I was able to participate in the live taping of this course in the CL San Francisco studios, and it was a great experience. Jared is an enthusiastic, entertaining and very knowledgeable trainer as well as an accomplished photographer. He not only understood every aspect of the Lightroom mobile technology, but was able to advise us on how to adapt it to our needs and develop an efficient workflow to leverage the capabilities of this emerging technology. There are complexities of the interface between your mobile devices, the LR Mobile Cloud, and your primary computer that would be challenging to figure out on your own, and I highly recommend this course as a way to provide a clear picture and help you develop a path to adopt this very useful technology. Whether you're a high volume professional photographer or an avid hobbyist, you will find ways to incorporate LR mobile into your workflow as a result of this very informative course.
Tracey Lee
Great course for those who are new to Adobe mobile products or for those who want to understand how to implement an organised and efficient Adobe Mobile Lightroom Workflow.

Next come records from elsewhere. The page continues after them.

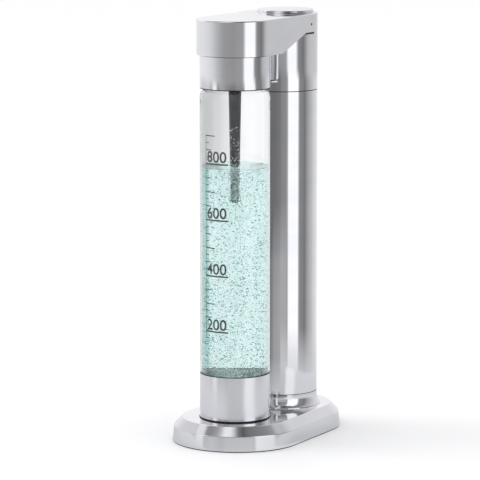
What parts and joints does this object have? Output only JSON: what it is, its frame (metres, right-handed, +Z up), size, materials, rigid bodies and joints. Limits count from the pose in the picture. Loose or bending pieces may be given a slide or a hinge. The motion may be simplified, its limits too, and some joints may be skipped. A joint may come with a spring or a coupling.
{
  "type": "soda carbonator",
  "caption": "Slim countertop soda carbonator: polished oval base, gas column, tilting head with push button, and a clear lock-in bottle of tinted sparkling water in a steel cup.",
  "frame": {"origin": "on the floor, at the centre of the base's plan, midway between the bottle's axis and the column's axis", "axes": "+Z up, +Y from the bottle towards the column (rear), +X to the object's own right as seen from the front"},
  "size_m": [0.13, 0.2104, 0.4268],
  "materials": {
    "polished_steel": "mirror polished",
    "brushed_cup": "fine satin",
    "black_plastic": "moulded, fine grain",
    "black_rubber": "matt",
    "black_nozzle": "satin black",
    "clear_bottle": "clear, glossy",
    "tinted_water": "clear pale teal with gas bubbles",
    "cylinder_paint": "satin enamel",
    "brass": "machined",
    "aluminium": "machined",
    "plain_steel": "plain, bright",
    "cover_plate": "matt black powder coat"
  },
  "bodies": {
    "root": {"base_plate": "cover_plate", "base_screws": "plain_steel", "base_shell": "polished_steel", "block_screws": "plain_steel", "button_spring": "plain_steel", "column_skirt": "polished_steel", "cylinder_guides": "black_plastic", "cylinder_valve": "brass", "foot_gasket": "black_rubber", "gas_cylinder": "cylinder_paint", "gas_riser": "plain_steel", "hinge_bushes": "brass", "inner_frame": "black_plastic", "joint_sleeve": "black_plastic", "lever_pin": "plain_steel", "lower_tube": "polished_steel", "mount_ring": "aluminium", "mount_screws": "plain_steel", "pin_spring": "plain_steel", "rear_cap": "polished_steel", "rubber_foot": "black_rubber", "seat_ring": "black_rubber", "spring_seat": "black_plastic", "swivel_stem": "brass", "upper_housing": "polished_steel", "valve_block": "aluminium", "valve_seal": "black_rubber"},
    "head": {"head_shell": "polished_steel", "head_bottom": "black_plastic", "head_screws": "plain_steel", "hinge_pins": "plain_steel", "collar": "polished_steel", "collar_top_ring": "black_rubber", "collar_lip": "black_rubber", "lock_socket": "black_plastic", "bottle_seal": "black_rubber", "nozzle_holder": "aluminium", "nozzle": "black_nozzle", "nozzle_tip": "black_nozzle", "relief_valve": "brass", "swivel_body": "brass", "gas_tube": "plain_steel"},
    "bottle": {"bottle": "clear_bottle", "bottle_cup": "brushed_cup", "cup_insert": "black_plastic", "cup_rim": "black_rubber", "water": "tinted_water"},
    "button": {"push_button": "polished_steel", "button_plunger": "black_plastic"},
    "lever": {"valve_lever": "plain_steel"},
    "pin": {"valve_pin": "plain_steel"},
    "cap": {"access_cap": "black_plastic", "cap_pad": "black_rubber"}
  },
  "joints": [
    {"name": "head_tilt", "type": "hinge", "parent": "root", "child": "head", "pos_m": [0, 0.0385, 0.4139], "axis": [-1, 0, 0], "range_deg": [0, 25]},
    {"name": "bottle_twist", "type": "hinge", "parent": "head", "child": "bottle", "pos_m": [0, -0.0444, 0.37], "axis": [0, 0, 1], "range_deg": [0, 60]},
    {"name": "button_press", "type": "slide", "parent": "root", "child": "button", "axis": [0, 0, -1], "range_m": [0, 0.0025], "stiffness_N_per_m": 2000, "springref_m": -0.003, "deforming": ["button_spring"]},
    {"name": "lever_swing", "type": "hinge", "parent": "root", "child": "lever", "pos_m": [0, 0.028, 0.398], "axis": [-1, 0, 0], "range_deg": [0, 6.3]},
    {"name": "pin_slide", "type": "slide", "parent": "root", "child": "pin", "axis": [0, 0, -1], "range_m": [0, 0.0018], "deforming": ["pin_spring"]},
    {"name": "cap_twist", "type": "hinge", "parent": "root", "child": "cap", "pos_m": [0, 0.0444, 0.003], "axis": [0, 0, 1], "range_deg": [0, 45]}
  ],
  "couplings": [
    {"joint": "lever_swing", "follows": "button_press", "rad_per_m": 43.478},
    {"joint": "pin_slide", "follows": "button_press", "ratio": 0.71304}
  ]
}
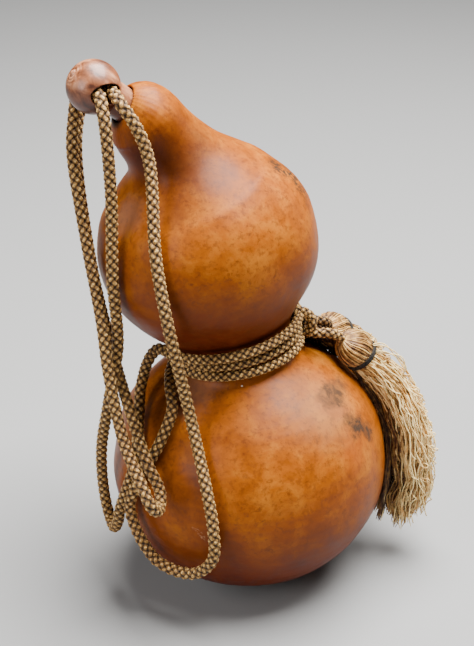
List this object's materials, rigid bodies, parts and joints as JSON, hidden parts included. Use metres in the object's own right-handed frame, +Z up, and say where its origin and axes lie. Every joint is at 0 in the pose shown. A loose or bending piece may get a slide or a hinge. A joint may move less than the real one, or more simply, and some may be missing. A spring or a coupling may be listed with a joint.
{
  "type": "dried bottle gourd",
  "caption": "Dried two-lobed bottle gourd flask with a leaning neck, turned wooden stopper, and a braided cord wound round its waist, looped through the stopper and ending in tassels",
  "frame": {"origin": "the middle of the small flat spot under the lower lobe that the gourd rests on", "axes": "+Z up, +X to the right as seen in the picture, towards the tassels, and +Y away from the viewer"},
  "size_m": [0.1578, 0.1281, 0.2416],
  "materials": {
    "gourd_skin": "waxed, semi-gloss",
    "turned_wood": "satin",
    "braided_cord": "braided, matt",
    "tassel_yarn": "loose yarn, slight sheen",
    "dark_thread": "matt"
  },
  "bodies": {
    "root": {"gourd": "gourd_skin", "stopper": "turned_wood", "cord_loops": "braided_cord", "waist_winding": "braided_cord", "knot": "braided_cord", "tassel_front": "tassel_yarn", "tassel_back": "tassel_yarn", "binding_front": "dark_thread", "binding_back": "dark_thread"}
  },
  "joints": []
}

I was in the live audience and over two days Jared covers everything from beginner to advanced in a logical sequence with clear demonstrations, excellent supporting visual materials, detailed Q and A and a fun and engaging delivery. I'm really excited about what is possible! Definitely worth buying and watching from start to finish.
Rick
This class is ESSENTIAL for anyone in photography. Jared's teaching style, humor and sheer knowledge have me so excited about everything I can do with Lightroom Mobile and all the FREE Adobe CC for products that go along with it. I am currently reorganizing my entire LR catalog in order to utilize these tools for my past, current and future work. I cannot emphasize enough the amazing value of this class. I was lucky enough to be in the audience for this class and had such a fun time. So many aha moments. He really knows how to make a seemingly complex subject simple and easy to use.